Hall for a time wisely engaged the Montpelier-based PR firm Ellis Mills Public Affairs, but his problems have expanded beyond public relations. At Town Meeting last year, 93 percent of voters in Royalton, Sharon, Strafford and Tunbridge — the towns where Hall has spent some $6 million over the last two years hoovering up more than 20 parcels of land totaling around 2,000 acres — registered their opposition to NewVistas. In April, the group formed to quash his vision, the Alliance for Vermont Communities, succeeded in getting the Vermont House to pass a resolution urging Hall to discontinue the project. (For good measure, a copy of the resolution was sent to the governor and attorney general in Utah, where Hall plans a similar project in Provo, near Brigham Young University.) Even the Mormon church has panned his plans.

More seriously for Hall, the alliance has alleged that, on Dec. 30, 2016, his nonprofit NewVistas Foundation, which had been buying the Vermont properties, illegally transferred them to his for-profit limited liability company, Windsorange LLC, which he established just eight days earlier. The alliance has called for the Vermont Attorney General’s Office to investigate.

We are in favor of such an investigation — and soon — because not only is the concept of charities and the integrity of nonprofit law in Vermont at stake, but Hall’s futuristic vision is creating real problems for real people right now.
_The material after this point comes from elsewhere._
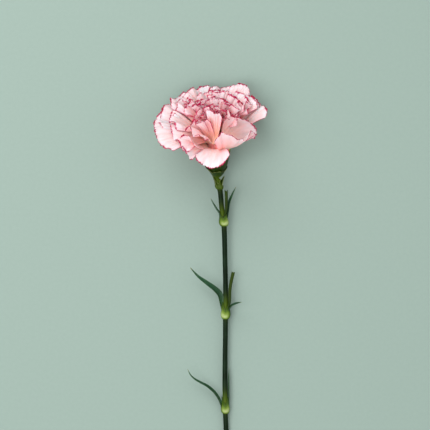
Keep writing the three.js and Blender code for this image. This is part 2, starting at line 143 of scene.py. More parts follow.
# %% [markdown]
# ## From numbers to meshes
#
# A petal, a leaf and a calyx are all thin sheets. A sheet is a grid of points on its middle
# surface. It could be left as a single layer of faces, or thickened by a Solidify modifier.
# Here both faces are worked out from the grid's own normals, because that closes the edge,
# lets the thickness fade towards a margin, and can tell the inner face from the outer one.

# %% Sheets and tubes as arrays
def grid_quads(rows, columns, wrap=False):
    """Corner numbers of every cell of a grid of points, going round u then v."""
    i, j = np.meshgrid(np.arange(rows - 1), np.arange(columns if wrap else columns - 1), indexing="ij")
    k = (j + 1) % columns
    row, next_row = i * columns, (i + 1) * columns
    return np.stack([row + j, row + k, next_row + k, next_row + j], -1).reshape(-1, 4)


def normals_of(points, wrap=False):
    """Unit normals of a grid: the cross product of its two directions."""
    if wrap:
        across = np.roll(points, -1, 1) - np.roll(points, 1, 1)
    else:
        across = np.gradient(points, axis=1)
    normal = np.cross(across, np.gradient(points, axis=0))
    return normal / np.maximum(np.linalg.norm(normal, axis=-1, keepdims=True), 1e-9)


def sheet(points, thickness, wrap=False, **looks):
    """A closed sheet: the grid moved half its thickness each way along the normals, with the
    edges joined. looks are arrays over the grid; 'face' is 1 on the front and 0 behind."""
    rows, columns = points.shape[:2]
    blank = np.zeros((rows, columns))
    shift = normals_of(points, wrap) * (np.asarray(thickness) / 2 + blank)[..., None]
    count = rows * columns
    quads = grid_quads(rows, columns, wrap)
    number = np.arange(count).reshape(rows, columns)
    if wrap:
        rims = [number[0][::-1], number[-1]]
        rims = [np.append(rim, rim[0]) for rim in rims]
    else:
        rims = [np.concatenate([number[0, ::-1], number[1:, 0], number[-1, 1:], number[-2::-1, -1]])]
    edges = [np.stack([rim[:-1], rim[1:], rim[1:] + count, rim[:-1] + count], -1) for rim in rims]
    values = {key: np.tile((value + blank).ravel(), 2) for key, value in looks.items()}
    values["face"] = np.repeat([1.0, 0.0], count)
    return {
        "points": np.concatenate([(points + shift).reshape(-1, 3), (points - shift).reshape(-1, 3)]),
        "quads": np.concatenate([quads, quads[:, ::-1] + count, *edges]),
        "looks": values,
    }


def tube(rings, **looks):
    """A tube through rings of points, (rings, sides, 3), each end closed by a fan of triangles
    round its centre. looks are arrays over the rings' points."""
    count, sides = rings.shape[:2]
    hub = count * sides
    last = hub - sides
    j = np.arange(sides)
    k = (j + 1) % sides
    low_fan = np.stack([k, j, j * 0 + hub], -1)
    top_fan = np.stack([last + j, last + k, j * 0 + hub + 1], -1)
    values = {key: (value + np.zeros((count, sides))).ravel() for key, value in looks.items()}
    return {
        "points": np.concatenate([rings.reshape(-1, 3), rings[[0, -1]].mean(1)]),
        "quads": grid_quads(count, sides, wrap=True),
        "fans": np.concatenate([low_fan, top_fan]),
        "looks": {key: np.append(value, [value[0], value[-1]]) for key, value in values.items()},
    }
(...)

As argued by the alliance’s legal counsel, the property transfers were illegal because tax-exempt organizations such as the NewVistas Foundation generally are barred from engaging in acts of “self-dealing” and “private inurement” that benefit insiders. In this case the insider is Hall, who is one of three directors of NewVistas Foundation (his wife and son are the others), and also the director and sole member of Windsorange LLC.

On behalf of the alliance, attorney John B. Kassel of the Burlington law firm Dunkiel Saunders wrote a letter to Vermont Attorney General TJ Donovan stating, “The gratuitous transfer of millions of dollars of real property by a private charitable organization to a for-profit limited liability company … violates the most basic legal principles governing the management of nonprofit organizations in Vermont.” In short, Vermont law requires that the money, property and other assets of a nonprofit, tax-exempt organization be used exclusively to advance charitable purposes. Kassel suggested remedies including declaring the transfers void, returning the properties to the foundation, and imposing fines or other penalties “to deter similar violations of Vermont nonprofit law in the future.”

Meanwhile, Hall’s actions have started to warp the White River Valley real estate market. As Valley News staff writer Rob Wolfe has reported, some buyers may be staying away, wary of what could be coming, while others may have been prompted to sell, perhaps before they had planned to, again because of the uncertainty Hall has injected into the market. And on Button Hill Road in Tunbridge, where Hall has bought at least six properties, a neighborhood is already changing. Jane Huppee, who lives there and who is a member of the alliance, said his purchases have had an immediate impact. In a recent meeting with the Valley News editorial board, Huppee said both property values and “community integrity” are at risk — in part because some of her longtime neighbors have sold their properties to Hall and left, only to be replaced by renters she doesn’t know.

“We are living with this situation today,” she said.

Hall, who is in his 70s, has lots of money. His father helped develop the synthetic diamonds used in industrial drills, grinding tools and other applications. In 2015, Hall sold the drilling equipment company his father founded, and which Hall had run for 40 years, for more than $100 million. He pumped that $100 million into the NewVistas Foundation, plans to spend at least $150 million more, and said he expects the project to carry on after he dies.

Shortly after his plans came to light, in early 2016, Hall told Wolfe, “My ideas are too far out for most people.” Readers of this page know we have nothing against far-out ideas. We do, however, object to outsiders upending entire communities while behaving as though the rules don’t apply to them. An investigation by the Vermont attorney general is long overdue.